May Term Class: Experimental Photography
Taught by Assistant Professor of Art and Photography David Baddley
If you take Assistant Professor David Baddley's May term class "Experimental Photography," don't expect to learn about F-stops and depth of field. Instead, you'll be asked to make your own camera out of a shoe box or a tin can, do triple exposures on a roll of film with different students shooting each exposure, and shoot with a child's toy camera.
The class approaches photography in a lot of different ways: "It's about taking a very different attitude towards the creative processes in photography," said Baddley.
Baddley explained that photographers try to carefully control every aspect of their images--not in this class! Baddley's assignments incorporate chance into the work. "The students are forced to redefine or at least reexamine the notion of what it is to be an artist," he said.
One assignment calls for the students to cover their viewfinders with a piece of black tape. They then guess the aperture and focus. Students shoot a few rolls of film this way, "with photography as a physical gesture rather than a visual," said Baddley.

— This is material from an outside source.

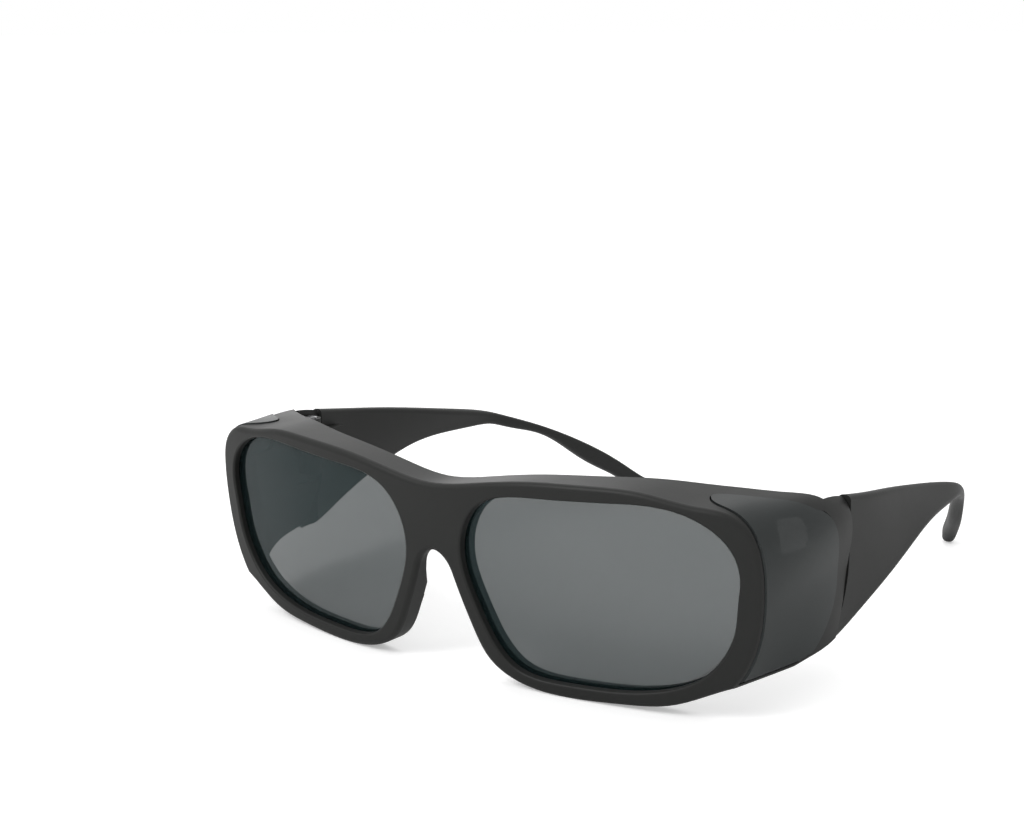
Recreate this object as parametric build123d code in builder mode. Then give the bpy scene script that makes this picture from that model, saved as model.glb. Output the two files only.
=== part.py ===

Rashel Pedderson ('04) described this as the most challenging assignment. "We had little idea what our frame looked like," she said. To Pedderson's surprise, "When I got my negatives back, some of the pictures were perfectly composed. I couldn't believe it--because normally I would spend so much time composing, using my viewfinder."
Think photographers only print on photographic paper? Not when they work with Baddley. In another exercise students paint an emulsion on materials such as a rock, fabric, or even roofing tiles; they then print a picture on the material.
"This class gave me tons of different perspectives on how to look at things," said Pedderson. "But I think the liquid emulsion exercise will take me the farthest because I paint and do other media, and I can reflect what I learned from this exercise in my other work," she said.
May term classes are month-long courses, unique to Westminster. These classes challenge the faculty to find innovative ways to teach.